SUMMARY OF THE INVENTION
It is therefore an advantage of the present invention to provide a
smart load port for capturing data relating to a plurality of
carrier and load port performance characteristics.
It is a further advantage of the present invention to store the
data on a central server for use in managing carrier operation
within the wafer fab.
It is a further advantage of the present invention to measure
several performance characteristics without impacting throughput of
wafers on a tool.
It is a further advantage of the present invention to ensure that
carriers are being cleaned properly and with the proper
frequency.
It is another advantage of the present invention to provide a
system which identifies when carrier seals begin to fail and when
the seals need to be replaced.
It is a further advantage of the present invention to identify the
relative humidity within a carrier at a given time and to determine
how carriers dry over time.
It is a further advantage of the present invention to provide
physical information pads to prevent location of a carrier
designated for one type of process on a load port for performing
another, incompatible process.
It is a still further advantage of the present invention to ensure
that wafer heights are within standard specifications.

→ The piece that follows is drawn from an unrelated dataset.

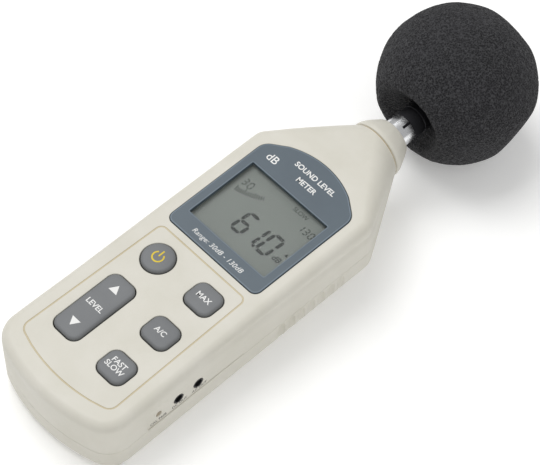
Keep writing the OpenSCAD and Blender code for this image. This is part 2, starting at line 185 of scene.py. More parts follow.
def lathed(profile, steps=96, shape=None):
    """The rings of a solid turned about Z. The profile's points are (radius, height)."""
    sections = []
    for radius, height in profile:
        ring = []
        for i in range(steps):
            angle = math.tau * i / steps
            r = radius * (shape(angle, height) if shape else 1)
            ring.append(Vector((r * math.cos(angle), r * math.sin(angle), height)))
        sections.append(ring)
    return sections


def moved(solid, matrix):
    """The same points and faces, moved by a matrix."""
    verts, faces = solid
    return [matrix @ Vector(v) for v in verts], faces


def joined(*solids):
    """Several solids' points and faces as one list."""
    verts, faces = [], []
    for points, polygons in solids:
        base = len(verts)
        verts += points
        faces += [tuple(base + i for i in polygon) for polygon in polygons]
    return verts, faces


ALONG_Y = Matrix.Translation(MIC) @ Matrix.Rotation(-math.pi / 2, 4, "X")


def along_x(y, z):
    """Turns a solid's Z axis to +X, through the point (0, y, z)."""
    return Matrix.Translation((0, y, z)) @ Matrix.Rotation(math.pi / 2, 4, "Y")


def cutter(solid, material=None):
    """A cutting solid. It rides on nothing and is gone before the end."""
    obj = piece("cutter", *solid, body=None, slot=None)
    if material:
        obj.data.materials.append(material)
    return obj


# ---- outlines ---------------------------------------------------------------

def arc(centre, radius, start, stop, steps):
    """Points on an arc, both ends included, with angles in radians."""
    angles = [start + (stop - start) * i / steps for i in range(steps + 1)]
    return [Vector((centre[0] + radius * math.cos(a), centre[1] + radius * math.sin(a))) for a in angles]


def filleted(points, radii, steps=6):
    """A polygon with some corners rounded. A radius of 0 keeps the corner."""
    out = []
    for i, (point, radius) in enumerate(zip(points, radii)):
        here = Vector(point)
        if radius == 0:
            out.append(here)
            continue
        back = (Vector(points[i - 1]) - here).normalized()
        ahead = (Vector(points[(i + 1) % len(points)]) - here).normalized()
        half = math.acos(max(-1, min(1, back.dot(ahead)))) / 2
        centre = here + (back + ahead).normalized() * radius / math.sin(half)
        start = here + back * radius / math.tan(half) - centre
        stop = here + ahead * radius / math.tan(half) - centre
        sweep = start.angle_signed(stop)
        for k in range(steps + 1):
            out.append(centre + Matrix.Rotation(-sweep * k / steps, 2) @ start)
    return out


def grown(outline, by):
    """An anticlockwise outline moved outwards by a small distance."""
    out = []
    for i, point in enumerate(outline):
        a, b = point - outline[i - 1], outline[(i + 1) % len(outline)] - point
        n1, n2 = Vector((a.y, -a.x)).normalized(), Vector((b.y, -b.x)).normalized()
        n = (n1 + n2).normalized()
        out.append(point + n * by / max(0.5, n.dot(n1)))
    return out


def rounded_rect(width, length, radius, steps=8):
    """A rounded rectangle about the origin."""
    w, l = width / 2, length / 2
    return filleted([(-w, -l), (w, -l), (w, l), (-w, l)], [radius] * 4, steps)


def at(outline, x, y, z):
    """An outline placed in space, in the XY plane at z."""
    return [Vector((p.x + x, p.y + y, z)) for p in outline]


def arched(half, radius, crest_y, steps, upwards):
    """Points on an arch of that half width, whose crest is at crest_y."""
    centre_y = crest_y - radius if upwards else crest_y + radius
    sweep = math.asin(half / radius)
    crest = math.pi / 2 if upwards else -math.pi / 2
    return arc((0, centre_y), radius, crest - sweep, crest + sweep, steps)


def tail_radius():
    """Radius of the housing's bowed bottom end."""
    return (HALF_W ** 2 + TAIL_SAG ** 2) / (2 * TAIL_SAG)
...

These and other advantages are provided by the present invention
which in preferred embodiments relates to a system capable of
monitoring a plurality of performance characteristics of a wafer
carrier on a load port, and to a system for managing carrier
operation on a fab-wide basis. In particular, several detector and
measurement systems are built into or associated with the load port
assembly. These detector and measurement systems include a torque
measurement system, a wafer height measurement system, a carrier
identification reader, an information pad, a resistivity
measurement system, a cleanliness measurement system, a seal
performance detector and a relative humidity detector. These
monitoring systems can be provided on load ports associated with
various tools, such as processing tools, metrology tools, carrier
cleaning tools and sorters, to gather data relating to individual
carriers and the carrier population as a whole.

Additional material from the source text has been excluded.